Further, we searched the maize TLP genes for cis-regulatory elements using the PlantPan 3.0 database and selecting all available plant genomes. In total, 55 elements in the 13 genes were identified (Supplementary table 1), out of which 22 cis-regulatory elements were found present in all genes. On our set of genes, we identified motifs for binding site of other transcription factors that are responsible for organ development. Those are motifs recognized by B3, SRS, AT-hook, Trihelix.

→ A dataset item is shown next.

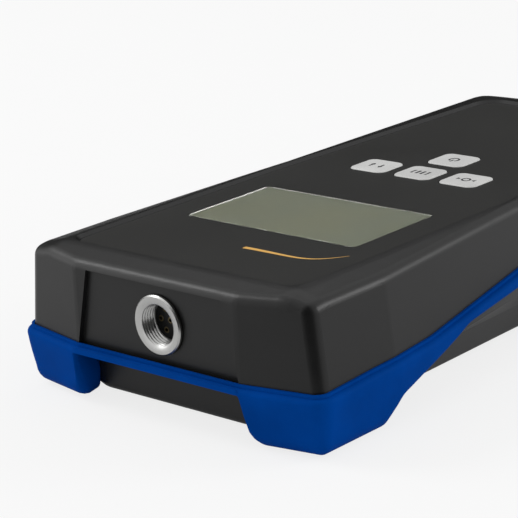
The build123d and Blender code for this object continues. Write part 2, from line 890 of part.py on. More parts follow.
front_line = bay_front + contact_sheet / 2
back_line = bay_back - contact_sheet / 2
with BuildPart() as battery_front_contacts:
    contact_sheet_bar([(-cell_pitch, False)], front_line, 1)
    contact_sheet_bar([(0, True), (cell_pitch, False)], front_line, 1)
    block(
        (-cell_pitch - tab_width / 2, -cell_pitch + tab_width / 2),
        (bay_front, bay_front + contact_sheet),
        (cell_z, board_top - gap),
    )
finish(battery_front_contacts, "battery_front_contacts")

with BuildPart() as battery_rear_contacts:
    contact_sheet_bar([(-cell_pitch, True), (0, False)], back_line, -1)
    contact_sheet_bar([(cell_pitch, True)], back_line, -1)
finish(battery_rear_contacts, "battery_rear_contacts")

with BuildPart() as battery_return_strip:
    with BuildSketch(Plane.YZ.offset(cell_pitch - tab_width / 2)) as strip_side:
        with BuildLine() as run:
            Polyline(
                (back_line, cell_z + contact_half),
                (back_line, bay_top + contact_sheet / 2),
                (return_y + contact_sheet / 2, bay_top + contact_sheet / 2),
                (return_y + contact_sheet / 2, board_top + socket_board_gap),
            )
        trace(run.line, contact_sheet)
    extrude(amount=tab_width)
finish(battery_return_strip, "battery_return_strip")

# Battery door: a plate flush with the back, with side tongues and finger grooves
with BuildPart() as battery_door:
    block((-door_half, door_half), (door_front, end_half), (floor_z, door_top))
    block(
        (-door_half - door_tongue, door_half + door_tongue),
        (door_front + door_lap, end_half - far_radius),
        (door_top - door_tongue_thick, door_top),
    )
    add(lower_block.part, mode=Mode.INTERSECT)
    with Locations((0, door_front + grip_count * wall, floor_z)):
        with GridLocations(1, wall, 1, grip_count):
            Box(bay_half, wall / 2, 2 * grip_groove, mode=Mode.SUBTRACT)
finish(battery_door, "battery_door")
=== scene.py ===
"""Finishes, key marks, threaded socket ring and studio for a handheld field meter."""

import json
import math

import bmesh
import bpy
from bpy.props import FloatProperty, FloatVectorProperty, IntProperty, PointerProperty
from mathutils import Matrix, Vector
from mathutils.geometry import interpolate_bezier


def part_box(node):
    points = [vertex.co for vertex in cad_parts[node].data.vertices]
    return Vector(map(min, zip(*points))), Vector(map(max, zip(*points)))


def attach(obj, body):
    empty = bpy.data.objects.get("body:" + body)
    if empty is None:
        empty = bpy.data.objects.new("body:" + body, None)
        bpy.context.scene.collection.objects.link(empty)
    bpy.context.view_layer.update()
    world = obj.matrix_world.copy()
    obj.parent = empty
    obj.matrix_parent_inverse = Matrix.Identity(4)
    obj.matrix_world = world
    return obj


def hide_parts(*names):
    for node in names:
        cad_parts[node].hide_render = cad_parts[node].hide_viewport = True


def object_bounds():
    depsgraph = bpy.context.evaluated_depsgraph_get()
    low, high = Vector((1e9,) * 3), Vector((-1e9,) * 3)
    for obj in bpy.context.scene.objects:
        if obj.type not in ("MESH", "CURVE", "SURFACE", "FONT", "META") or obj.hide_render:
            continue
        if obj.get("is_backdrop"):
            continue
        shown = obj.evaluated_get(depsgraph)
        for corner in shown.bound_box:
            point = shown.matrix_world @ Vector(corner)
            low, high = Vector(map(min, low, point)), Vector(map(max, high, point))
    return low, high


bl_info = {
    "name": "Field meter finishes",
    "version": (1, 0, 0),
    "blender": (4, 5, 0),
    "location": "View3D > Sidebar > Meter",
    "description": "Finishes, key marks, threaded socket ring and studio for a handheld field meter",
    "category": "Object",
}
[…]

We also found motifs that other regulatory transcription factors involved in both stress and development bind to, such as bHLH, bZIP, C2H2, HD-ZIP, ZF-HD transcription factors. Moreover, additional motifs for binding of transcription factors involved only in the stress responses such as WRKY, MADF, MADS and Homeodomain were identified. Finally, there are binding sites for transcription factors such as the C3H involved in embryo development, the MYB involved in organ identity, the NAC involved in leaf senescence, the SBP involved in flower development, and the VOZ involved in pollen maturation.

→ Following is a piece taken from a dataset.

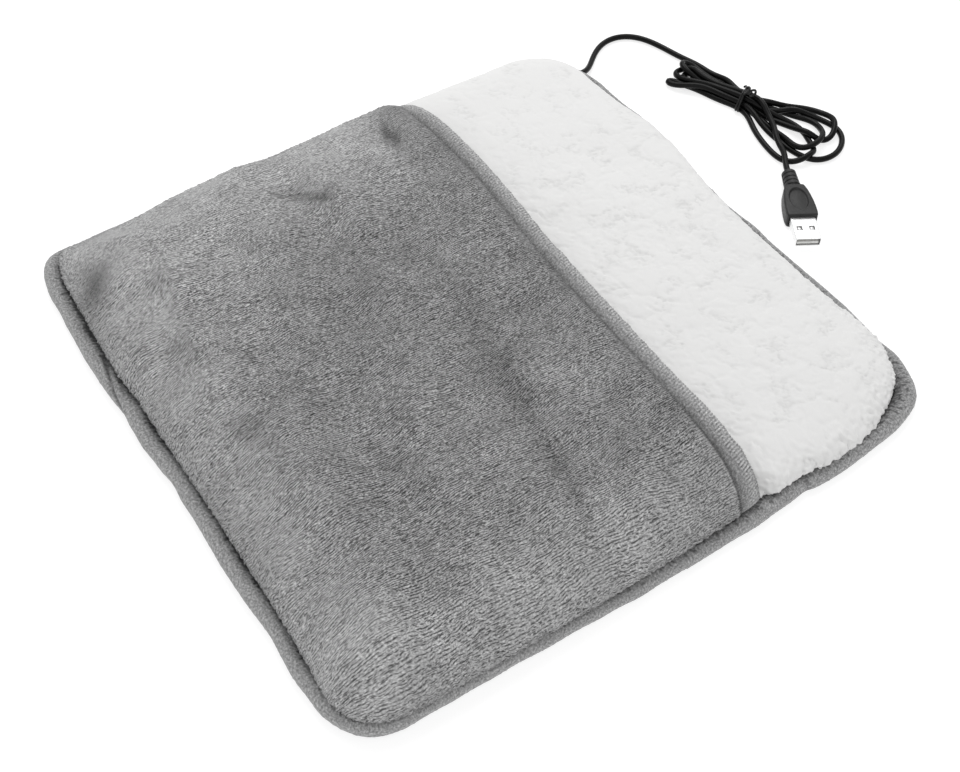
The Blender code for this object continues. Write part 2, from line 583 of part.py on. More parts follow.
# Metal shell: an open box with a thin wall, two windows in each broad side.
shell_x = RELIEF_L + BODY_L - SHELL_IN + SEAM_GAP
bm = bmesh.new()
bmesh.ops.create_cube(bm, size=1.0)
for v in bm.verts:
    v.co = Vector((v.co.x * SHELL_L, v.co.y * SHELL_W, v.co.z * SHELL_H))
long_edges = [e for e in bm.edges if abs(e.verts[0].co.x - e.verts[1].co.x) > 0.001]
bmesh.ops.bevel(bm, geom=long_edges, offset=0.0006, segments=2, profile=0.5, affect='EDGES')
ends = [f for f in bm.faces if abs(f.normal.x) > 0.9]
bmesh.ops.delete(bm, geom=ends, context='FACES')
usb_shell = finish_mesh(bm, "usb_shell", STEEL)
usb_shell.location = (shell_x + SHELL_L / 2, 0, 0)
usb_shell.parent = plug_frame
wall = usb_shell.modifiers.new("wall", 'SOLIDIFY')
wall.thickness = SHELL_T
wall.offset = -1.0
tip = shell_x + SHELL_L
for k, side in enumerate((-1, 1)):
    hole = box("window_%d" % k, (0.0027, 0.0026, 0.02), (tip - 0.0074, side * 0.0030, 0))
    hole.parent = plug_frame
    boolean(usb_shell, hole)

inner_w, inner_h = SHELL_W - 2 * SHELL_T - 0.0006, SHELL_H - 2 * SHELL_T - 0.0006
low = -SHELL_H / 2 + SHELL_T + 0.0003
usb_insulator = box("usb_insulator", (0.0055, inner_w, inner_h), (shell_x + 0.0040, 0, 0), INSULATOR, parts,
                    bevel=0.0002)
usb_insulator.parent = plug_frame
tongue = box("tongue", (0.0130, inner_w - 0.0006, 0.0013), (shell_x + 0.0115, 0, low + 0.00085))
tongue.parent = plug_frame
boolean(usb_insulator, tongue, 'UNION')

# Four contacts lying on the tongue: power, two data and ground.
for k, y in enumerate((-0.0035, -0.0010, 0.0010, 0.0035)):
    contact = box("usb_contact_%d" % (k + 1), (0.0080, 0.0010, 0.0002),
                  (shell_x + 0.0115, y, low + 0.0015 + 0.0003 + 0.0001), GOLD, parts)
    contact.parent = plug_frame

# ---------------------------------------------------------------- the pocket's pieces hang on the toe seam
toe_seam = bpy.data.objects.new("toe_seam", None)
parts.objects.link(toe_seam)
toe_seam.location = (0, HINGE_Y, HINGE_Z)
bpy.context.view_layer.update()
for ob in (pocket_cover, pocket_batting, pocket_fleece, mouth_binding):
    ob.parent = toe_seam
    ob.matrix_parent_inverse = Matrix.Identity(4)
    ob.data.transform(Matrix.Translation((0, -HINGE_Y, -HINGE_Z)))
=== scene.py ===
"""Looks of the electric foot warmer: a soft heated pad with a fleece-lined toe pocket and a thin low-voltage lead.

Metres, +Z up, in the model's own frame: -Y is the closed toe edge, +Y the heel end that the lead leaves.
Lengths inside the helper functions are in millimetres, and every mesh is scaled to metres when it is made.
"""
import math

import bpy
import numpy as np
from mathutils import Matrix, Vector


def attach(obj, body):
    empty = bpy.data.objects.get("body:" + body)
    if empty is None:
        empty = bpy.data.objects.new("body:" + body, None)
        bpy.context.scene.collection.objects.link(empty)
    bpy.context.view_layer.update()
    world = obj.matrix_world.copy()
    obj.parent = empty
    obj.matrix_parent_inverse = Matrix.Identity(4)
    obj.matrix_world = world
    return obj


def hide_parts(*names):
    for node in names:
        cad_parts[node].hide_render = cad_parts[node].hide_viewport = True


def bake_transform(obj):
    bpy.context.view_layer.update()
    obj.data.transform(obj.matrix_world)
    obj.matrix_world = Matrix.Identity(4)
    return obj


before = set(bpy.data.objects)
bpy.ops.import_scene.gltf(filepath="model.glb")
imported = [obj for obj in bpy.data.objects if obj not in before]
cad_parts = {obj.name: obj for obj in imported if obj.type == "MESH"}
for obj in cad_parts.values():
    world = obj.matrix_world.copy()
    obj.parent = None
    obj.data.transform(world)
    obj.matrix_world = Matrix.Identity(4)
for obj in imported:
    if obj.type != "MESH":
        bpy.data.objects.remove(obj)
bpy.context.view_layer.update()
MM = 0.001

# ================================================================ camera
cam_data = bpy.data.cameras.new("camera")
cam = bpy.data.objects.new("camera", cam_data)
bpy.context.scene.collection.objects.link(cam)
yaw, pitch, roll = math.radians(55.3746), math.radians(49.7319), math.radians(1.3629)
look = Vector((-math.sin(yaw) * math.cos(pitch), math.cos(yaw) * math.cos(pitch), -math.sin(pitch)))
right = look.cross(Vector((0, 0, 1))).normalized()
up = right.cross(look)
cam_x = right * math.cos(roll) + up * math.sin(roll)
cam_y = up * math.cos(roll) - right * math.sin(roll)
turn = Matrix((cam_x, cam_y, -look)).transposed().to_4x4()
cam.matrix_world = Matrix.Translation((0.367534, -0.249833, 0.486913)) @ turn
cam_data.sensor_width = 36.0
cam_data.lens = 1477.726 / 960 * 36.0
cam_data.clip_start, cam_data.clip_end = 0.01, 20
cam_data.dof.use_dof = False
bpy.context.scene.camera = cam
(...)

Digital Expression across developmental stages
The next step was to use available data to study gene expression of the different homologs and across different developmental stages. We clustered the results for both genes and developmental stages (Fig. 6). Two major groups are formed regarding the developmental stages, the dough stage and fruit formation called Group 1, where we do not observe high expression of the genes. Group 2 is sub-divided into two subgroups SG1 subgroup with relative higher expression values, and the SG2 subgroup with even highest expression than SG1. The developmental stages in SG1 subgroup are the germination, stem elongation and the seedling stage, while the SG2 subgroup is the inflorescence formation and anthesis. Specifically, the group composed of ZmTLP2, 4, 5, 6, 7, and 9 displayed higher expression than the second group composed of ZmTLP3, 8, 11, 12 and 14. Finally, the ZmTLP1 has the highest expression and the ZmTLP13 has the lowest expression of all (Fig. 6).
In the process of the gene annotation, we took into consideration the tissues that genes were expressed. We found all genes expressed in tassel, ear, and embryo tissues, while ZmTLP1 and ZmTLP13 are additionally expressed in root tissues. In endosperm tissue, the ZmTLP2, ZmTLP4, 5, and 6 as well the ZmTLP9, 11 and 14 are expressed. In pollen tissues, only ZmTLP1, 3 and 14 are expressed (example gene, TUBBY 11, is shown in Fig. 2b). To verify the expression of the genes we used cDNA from roots, leaves and stems. Here, we confirmed the expression of ZmTLP6.2, ZmTLP14.1, ZmTLP3.1, ZmTLP3.2 and ZmTLP11.1 in stem tissue (Fig. 7).